Dave Kang (Research Analyst)

Got it. And my last question is regarding that termination, that the fee of $3 million, who's responsible for that?

Stefan Murry (CFO and Chief Strategy Officer)

We believe that Yuhan is responsible for the breakup fee. We're pursuing, you know, them for the payment of that.

Dave Kang (Research Analyst)

Okay. Got it. Thank you.

Operator (participant)

Next, we have a follow-up question from Jeff Couch with Raymond James. Please go ahead.

Jeff Couch (Analyst)

Yeah, just really quickly, just wanna talk about your thoughts on data center going into March. Is it ridiculous to think that, you know, you could be up sequentially again? I know historically, that's not the strongest seasonally.

Stefan Murry (CFO and Chief Strategy Officer)

I mean, I think it's not ridiculous to think, because, again, our 400G business that we're talking about, the new programs with Microsoft will be ramping during the quarter. So you're correct, historically, that ordinarily Q1 is sort of a challenging quarter, just seasonally. A large part of that is because historically, most of our data center products have been made in China, and we do have, you know, Chinese New Year, both in China and Taiwan. In this case, we're producing more of these products in Taiwan and even in the U.S., and so the impact of Lunar New Year should be less for us.

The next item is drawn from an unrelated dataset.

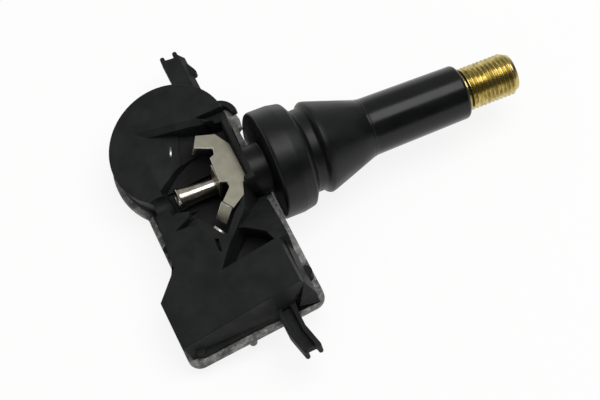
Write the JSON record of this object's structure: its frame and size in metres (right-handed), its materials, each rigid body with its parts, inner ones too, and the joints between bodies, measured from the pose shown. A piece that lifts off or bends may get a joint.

That, in combination with the fact that, you know, the 400G will be ramping in terms of production capacity, you know, paints a pretty good picture in the March quarter for us, I think.

Jeff Couch (Analyst)

Great. Thank you so much.

Operator (participant)

At this time, we have no further questions, and I will turn the call over to Dr. Thompson Lin, AOI's Founder, Chairman, and CEO, for closing remarks.

Thompson Lin (Founder, President, Chairman and CEO)

Again, thank you for joining us today. As always, what we want to extend a thank you to our investors, customers, and employees. For your continuous support, we look forward to updating you on our next earnings call.

Operator (participant)

The conference has now concluded. Thank you for attending today's presentation. You may now disconnect.